In January 2016, Relate saw a 39% increase in calls to their national phone line and a 31% increase in users of their national website. The charity is anticipating a similar spike this New Year, compounded by step-families clashing at Christmas.
Other family organisations have also reported experiencing a sharp rise in demand for their services following the festive period. National Family Mediation regularly experiences an increased demand for mediation services at the start of the year, as couples’ relationships falter under the extra financial and family pressures associated with the holidays.
These findings from Relate and Relationships Scotland are contained in a report entitled ‘Happy Families?’ which is the second in a series of reports from a major piece of research conducted by the charities.

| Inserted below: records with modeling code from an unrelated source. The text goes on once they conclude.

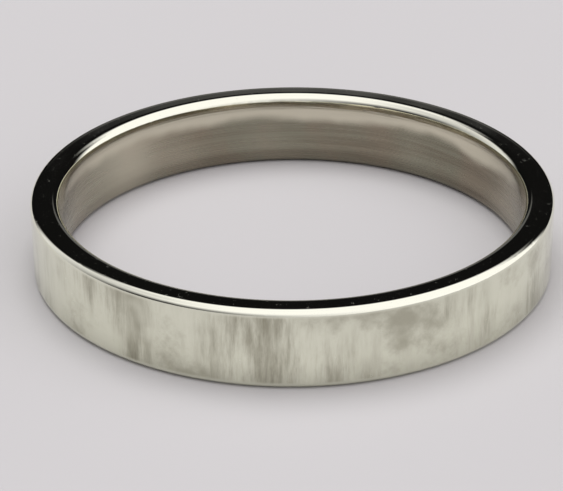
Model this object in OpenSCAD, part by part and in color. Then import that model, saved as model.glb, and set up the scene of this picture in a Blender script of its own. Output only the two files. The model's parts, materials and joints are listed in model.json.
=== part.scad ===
// Flat wedding band with a comfort-fit bore, turned from one piece of white gold.
// Millimetres. +Z runs along the finger, and the origin is the centre of the bore,
// half way between the band's two side faces.

/* [Finger] */
// Diameter of the straight land in the middle of the bore: the ring size
finger_d = 17.3; // [14:0.1:22]

/* [Band] */
// Width of the band along the finger
band_w = 3; // [2:0.5:8]
// Wall thickness from the land to the outer face
wall_t = 1.15; // [1:0.05:2]

/* [Edges] */
// Radius of the two outer edges
outer_edge_r = 0.25; // [0.1:0.05:0.3]
// Radius of the two inner edges, where the comfort fit runs into the side faces
inner_edge_r = 0.3; // [0.15:0.05:0.3]

/* [Comfort fit] */
// Width of the straight land in the middle of the bore
land_w = 1; // [0.6:0.1:1.2]
// How far back from the land the flat side faces begin
comfort_depth = 0.37; // [0.35:0.01:0.5]

/* [Hidden] */
$fn = 180;

finger_r = finger_d / 2;
outer_r = finger_r + wall_t;
half_w = band_w / 2;
half_land = land_w / 2;

// The flat side faces lie between these two radii.
inner_arc_r = finger_r + comfort_depth;
outer_arc_r = outer_r - outer_edge_r;

// Height of the centres of the edge arcs above the middle plane.
outer_arc_z = half_w - outer_edge_r;
inner_arc_z = half_w - inner_edge_r;

// The shoulder arc runs from the land to the inner edge arc, tangent to both.
shoulder_rise = inner_arc_z - half_land;
shoulder_r = (shoulder_rise ^ 2 + comfort_depth ^ 2 - inner_edge_r ^ 2)
    / (2 * (comfort_depth - inner_edge_r));
shoulder_centre_r = finger_r + shoulder_r;

// A point on the line through both arcs' centres, just past where they touch.
past_touch = (shoulder_r + inner_edge_r) / (shoulder_r - inner_edge_r);
past_touch_r = shoulder_centre_r - (shoulder_r - comfort_depth) * past_touch;
past_touch_z = half_land + shoulder_rise * past_touch;

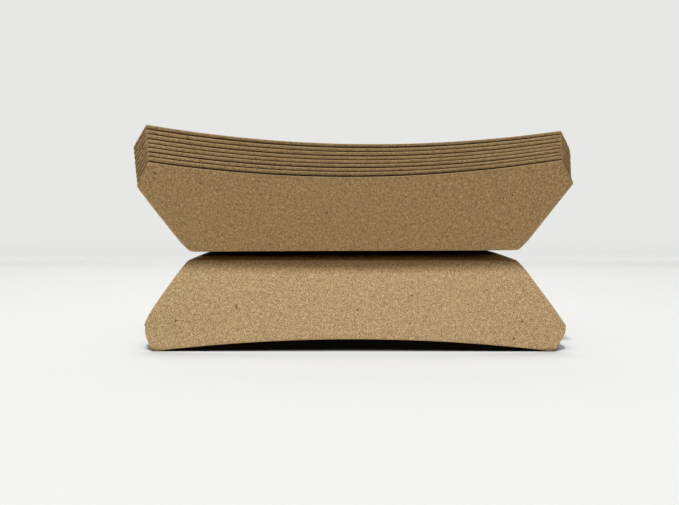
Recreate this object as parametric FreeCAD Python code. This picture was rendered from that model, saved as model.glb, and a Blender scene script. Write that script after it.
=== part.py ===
import FreeCAD, Part
import math
import os

V = FreeCAD.Vector

# A stack of folded paperboard food trays: one tray lies upside down on the table,
# and a nest of upright trays stands on its bottom. Millimetres, +Z up, +X along the trays.
# The origin is on the table, under the middle of the stack.

# One tray, measured on the outside of the board
base_length = 153.3
base_width = 95.0
corner_height = 40.0
side_flare = 17.0
side_bow = 3.3
end_flare = 34.3
board = 0.36
fold_radius = 1.2
bottom_crown = 1.8

# The rims: how far each dips in its middle, and how the side panels' corners are cut off
side_rim_dip = 6.5
end_rim_dip = 3.0
corner_cut_depth = 9.8
corner_cut_length = 14.0

# The folded web at each corner, glued flat on the outside of the end panel
web_layer = 0.25
web_start = 3.0

# How the trays sit in and on each other, from the lowest tray up
nest_count = 9
nest_clearance = 0.06
seat_clearance = 0.05
nest_slack = [0.50, 0.0, 0.18, 0.0, 0.0, 0.30, 0.10, 0.22]
first_tilt = -0.28
tilt_step = 0.14
nest_offset = 0.8

# Values that follow from the sizes above
side_lean = math.tan(math.radians(side_flare))
end_lean = math.tan(math.radians(end_flare))
side_cos = math.cos(math.radians(side_flare))
end_cos = math.cos(math.radians(end_flare))
side_sin = math.sin(math.radians(side_flare))
end_sin = math.sin(math.radians(end_flare))
web_thickness = 2 * web_layer
crown_radius = (base_width ** 2 / 4 + bottom_crown ** 2) / (2 * bottom_crown)
crown_centre = crown_radius - bottom_crown
blank_top = corner_height + 4 * fold_radius
blank_reach = base_length / 2 + blank_top * end_lean + 4 * fold_radius


def corner_line(height):
    """The outside corner fold's point at a height, at the +X +Y corner, on unbowed panels."""
    return V(base_length / 2 + height * end_lean, base_width / 2 + height * side_lean, height)


fold_top = corner_line(corner_height - corner_cut_depth)
rim_end = corner_line(corner_height) - V(corner_cut_length, 0, 0)


def polygon(points):
    """A flat face with straight edges through the points."""
    return Part.Face(Part.makePolygon(points + [points[0]]))


def side_outline(height, inset):
    """The tray's outline at one height, long sides bowed outwards, before its ends are cut."""
    points = []
    for x in (-blank_reach, 0, blank_reach):
        # The bow is full in the middle of the rim, and nothing at the corners and at the bottom fold
        lean = side_lean + side_bow / corner_height * (1 - (x / corner_line(corner_height).x) ** 2)
        points.append(V(x, base_width / 2 + height * lean - inset * math.hypot(1, lean), height))
    back = Part.Arc(*points).toShape()
    front = Part.Arc(*[V(p.x, -p.y, p.z) for p in reversed(points)]).toShape()
    right = Part.LineSegment(points[2], V(points[2].x, -points[2].y, height)).toShape()
    left = Part.LineSegment(V(points[0].x, -points[0].y, height), points[0]).toShape()
    return Part.Wire([back, right, front, left])


def above_bottom(inset):
    """All the room above the crowned bottom, an arc across the tray."""
    radius = crown_radius - inset
    half = base_width
    z_side = crown_centre - math.sqrt(radius ** 2 - half ** 2)
    corners = [V(0, half, z_side), V(0, half, blank_top), V(0, -half, blank_top), V(0, -half, z_side)]
    lines = [Part.LineSegment(p, q).toShape() for p, q in zip(corners, corners[1:])]
    lines.append(Part.Arc(corners[3], V(0, 0, crown_centre - radius), corners[0]).toShape())
    face = Part.Face(Part.Wire(lines))
    face.translate(V(-blank_reach, 0, 0))
    return face.extrude(V(2 * blank_reach, 0, 0))


def envelope(inset, end_inset):
    """The filled tray with its side faces and its end faces moved inwards, and its folds rounded."""
    z_low = -2 * bottom_crown
    between_sides = Part.makeLoft([side_outline(z_low, inset), side_outline(blank_top, inset)], True, True)
    half_low = base_length / 2 - end_inset / end_cos + z_low * end_lean
    half_top = base_length / 2 - end_inset / end_cos + blank_top * end_lean
    between_ends = polygon([
        V(-half_low, -base_width, z_low),
        V(half_low, -base_width, z_low),
        V(half_top, -base_width, blank_top),
        V(-half_top, -base_width, blank_top),
    ]).extrude(V(0, 2 * base_width, 0))
    solid = above_bottom(inset).common(between_sides).common(between_ends)
    folds = [edge for edge in solid.Edges if edge.BoundBox.ZMin < corner_height]
    return solid.makeFillet(fold_radius - inset, folds)


def web_zone():
    """A prism over one folded web: a slender triangle beside the +X +Y corner fold."""
    # The web fills what is left of the blank's right angle between the two panels
    side_angle = math.atan(end_lean * side_cos)
    end_angle = math.atan(side_lean * end_cos)
    half_angle = (math.pi / 2 - side_angle - end_angle) / 2
    outward = V(end_cos, 0, -end_sin)
    foot = corner_line(0)
    fold_length = (fold_top - foot).Length
    fold_way = (fold_top - foot).normalize()
    crease_way = FreeCAD.Rotation(outward, math.degrees(half_angle)).multVec(fold_way)
    past_fold = outward.cross(fold_way) * (-2 * fold_radius)
    low_fold = foot + fold_way * web_start
    low_crease = foot + crease_way * web_start
    top_crease = foot + crease_way * (fold_length * math.cos(half_angle))
    face = polygon([low_fold + past_fold, low_fold, low_crease, top_crease, fold_top, fold_top + past_fold])
    face.translate(outward * (-3 * fold_radius))
    return face.extrude(outward * (3 * fold_radius + 2 * web_thickness))


def side_rim_cutter():
    """Everything above the side panels' curved rims and cut corners, seen from the side."""
    cut = [V(fold_top.x, 0, fold_top.z), V(rim_end.x, 0, corner_height)]
    far = [V(blank_reach, 0, 2 * corner_height), V(blank_reach, 0, fold_top.z)]
    right = far + cut
    left = [V(-p.x, 0, p.z) for p in reversed(right)]
    lines = [Part.LineSegment(p, q).toShape() for p, q in zip(right, right[1:])]
    lines.append(Part.Arc(right[-1], V(0, 0, corner_height - side_rim_dip), left[0]).toShape())
    lines += [Part.LineSegment(p, q).toShape() for p, q in zip(left, left[1:])]
    lines.append(Part.LineSegment(left[-1], right[0]).toShape())
    face = Part.Face(Part.Wire(lines))
    face.translate(V(0, -base_width, 0))
    return face.extrude(V(0, 2 * base_width, 0))


def end_rim_cutter():
    """The shallow dip in the +X end panel's rim, seen from the end."""
    half = fold_top.y - 2 * fold_radius
    low = V(0, 0, fold_top.z - end_rim_dip)
    corners = [V(0, half, fold_top.z), V(0, half, corner_height), V(0, -half, corner_height)]
    corners.append(V(0, -half, fold_top.z))
    lines = [Part.LineSegment(p, q).toShape() for p, q in zip(corners, corners[1:])]
    lines.append(Part.Arc(corners[3], low, corners[0]).toShape())
    face = Part.Face(Part.Wire(lines))
    face.translate(V(base_length / 2, 0, 0))
    return face.extrude(V(blank_reach, 0, 0))


def make_tray():
    """One upright tray, folded from one blank, with the four webs glued to its end panels."""
    hollow = envelope(board, board)
    walls = envelope(0, 0).cut(hollow)
    webbed = envelope(0, -web_thickness).cut(hollow)
    zone = web_zone()
    zones = [zone, zone.mirror(V(0, 0, 0), V(1, 0, 0))]
    zones += [z.mirror(V(0, 0, 0), V(0, 1, 0)) for z in zones]
    tray = walls.fuse([webbed.common(z) for z in zones])
    dip = end_rim_cutter()
    tray = tray.cut([side_rim_cutter(), dip, dip.mirror(V(0, 0, 0), V(1, 0, 0))])
    return tray.Solids[0]


def nest_pitch():
    """The smallest rise from one nested tray to the next, set by ends, sides or bottoms."""
    at_ends = (board + web_thickness + nest_clearance) / end_sin
    at_sides = (board + nest_clearance) / side_sin
    return max(at_ends, at_sides, board + nest_clearance)


def make_stack():
    """The upturned tray and the nest on it, as a dictionary of node names and solids."""
    tray = make_tray()
    turn_over = FreeCAD.Placement(V(0, 0, corner_height), FreeCAD.Rotation(V(1, 0, 0), 180))
    trays = {"base_tray": tray.transformed(turn_over.toMatrix())}
    # The nest stands on the crowned bottom, a little off level
    tilt_lift = base_length / 2 * math.sin(math.radians(abs(first_tilt)))
    seat = corner_height + 2 * bottom_crown + seat_clearance + tilt_lift
    place = FreeCAD.Placement(V(nest_offset, 0, seat), FreeCAD.Rotation(V(0, 1, 0), first_tilt))
    # Each next tray tips about the point where the normals of the two end panels meet
    middle_height = fold_top.z / 2
    tip_centre = V(0, 0, middle_height + (base_length / 2 + middle_height * end_lean) * end_lean)
    for index in range(nest_count):
        trays["nest_tray_%d" % (index + 1)] = tray.transformed(place.toMatrix())
        slack = nest_slack[index % len(nest_slack)]
        rise = FreeCAD.Placement(V(0, 0, nest_pitch() + slack), FreeCAD.Rotation())
        tip = FreeCAD.Placement(V(0, 0, 0), FreeCAD.Rotation(V(0, 1, 0), tilt_step), tip_centre)
        place = place.multiply(rise).multiply(tip)
    return trays


trays = make_stack()
box = Part.makeCompound(list(trays.values())).optimalBoundingBox()
to_origin = V(-(box.XMin + box.XMax) / 2, -(box.YMin + box.YMax) / 2, -box.ZMin)

os.makedirs("parts", exist_ok=True)
for name, tray in trays.items():
    tray.translate(to_origin)
    tray.exportStep("parts/" + name + ".step")
    print(name, "volume", round(tray.Volume, 1), "valid", tray.isValid())
print("size", [round(v, 2) for v in (box.XLength, box.YLength, box.ZLength)])
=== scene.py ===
import math

import bpy
import numpy as np
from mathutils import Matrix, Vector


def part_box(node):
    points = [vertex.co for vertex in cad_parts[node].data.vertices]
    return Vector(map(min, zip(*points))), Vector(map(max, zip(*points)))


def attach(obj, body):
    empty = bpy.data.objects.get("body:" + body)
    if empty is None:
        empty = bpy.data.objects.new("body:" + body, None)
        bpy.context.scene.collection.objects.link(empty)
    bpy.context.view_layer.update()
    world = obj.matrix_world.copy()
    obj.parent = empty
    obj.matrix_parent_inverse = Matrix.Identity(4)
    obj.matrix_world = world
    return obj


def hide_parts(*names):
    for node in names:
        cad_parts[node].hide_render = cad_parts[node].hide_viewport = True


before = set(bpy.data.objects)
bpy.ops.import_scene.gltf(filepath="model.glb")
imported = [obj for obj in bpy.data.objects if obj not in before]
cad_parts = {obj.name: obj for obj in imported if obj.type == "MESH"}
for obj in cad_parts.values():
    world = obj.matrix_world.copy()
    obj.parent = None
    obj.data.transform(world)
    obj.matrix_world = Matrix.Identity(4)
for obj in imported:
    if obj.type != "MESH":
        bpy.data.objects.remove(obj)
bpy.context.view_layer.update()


# The upturned tray.
# One blank of unbleached kraft board, die cut, creased and folded up, with its four corner webs
# doubled over and glued flat on the outside of the end panels. It lies on its rim, and its front
# left corner is worn round. Sizes are in millimetres.
mm = 0.001
board = 0.36
bottom_length, bottom_width, bottom_crown = 153.3, 95.0, 1.8
corner_height, end_rim_dip = 40.0, 3.0
cut_depth, cut_length = 9.8, 14.0
side_lean, end_lean = math.tan(math.radians(17.0)), math.tan(math.radians(34.3))
web_thickness, web_width_low, web_width_top = 0.5, 0.8, 13.6
crease_softness = 0.62
# The unevenness of the pressed board and the number its waves are drawn from, the rounding of its
# cut edge on the inner face, and the groove where two layers meet in that edge
unevenness, wave_seed = 0.05, 3
edge_round_in, seam_depth = 0.08, 0.07
# Where it bends more than this it shows an edge. The flat blanks lie this far apart on the UV map
edge_angle, blank_spacing = math.radians(38), 400

fold_top = corner_height - cut_depth
corner_x_top = bottom_length / 2 + corner_height * end_lean
rim_end_x = corner_x_top - cut_length
cut_x = bottom_length / 2 + fold_top * end_lean


def graded(count, pull):
    """Numbers from 0 to 1, closer together near 0: a hyperbolic sine of even steps."""
    even = np.linspace(0, 1, count)
    return np.sinh(pull * even) / math.sinh(pull)


def soft_corner(distance, softness):
    """Two legs of a rounded corner for a signed distance past it: a hyperbola's two coordinates."""
    root = np.sqrt(distance ** 2 + softness ** 2)
    return (root - distance) / 2, (root + distance) / 2


def rim_height(share, rim_dip):
    """Height of a side panel's rim on a line that runs up the panel at a share of the way to its
    corner: the lower of the cut corner's straight edge and the hollow rim, a parabola. The place
    along the rim and its height there settle in eight rounds."""
    run = (cut_x - rim_end_x) / cut_depth
    on_cut = (rim_end_x + corner_height * run - share * bottom_length / 2) / (run + share * end_lean)
    on_rim = np.full_like(share, corner_height)
    for _ in range(8):
        x = share * (bottom_length / 2 + on_rim * end_lean)
        on_rim = corner_height - rim_dip * (1 - np.minimum(x / rim_end_x, 1) ** 2)
    return np.minimum(on_rim, on_cut)


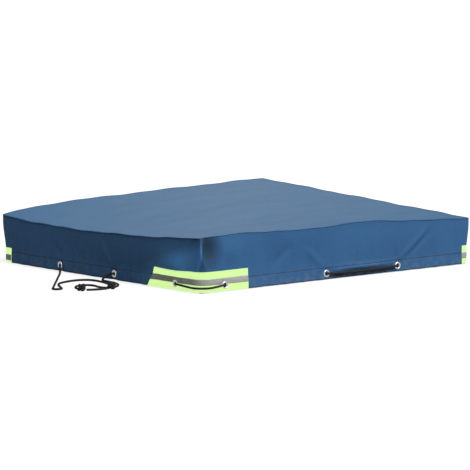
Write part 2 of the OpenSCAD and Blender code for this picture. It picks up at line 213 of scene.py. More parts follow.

The report also found that:
- More than eight-in-ten (81%) people report good relationships with their mum.
- Three-quarters (75%) report good relationships with their dad.
- 70% report good relationships with siblings.
- 88% of grandparents report good relationships with their grandchildren.
- 71% of grandchildren report good relationships with their grandparents.
- 41% of people who had a child under 19 reported money worries caused strain on their relationships, compared to 26% of those without a child under 19.
- 16% of parents with children aged 11-18 identified household chores as a relationship strain, compared to almost a third (32%) of parents with children aged 0-5.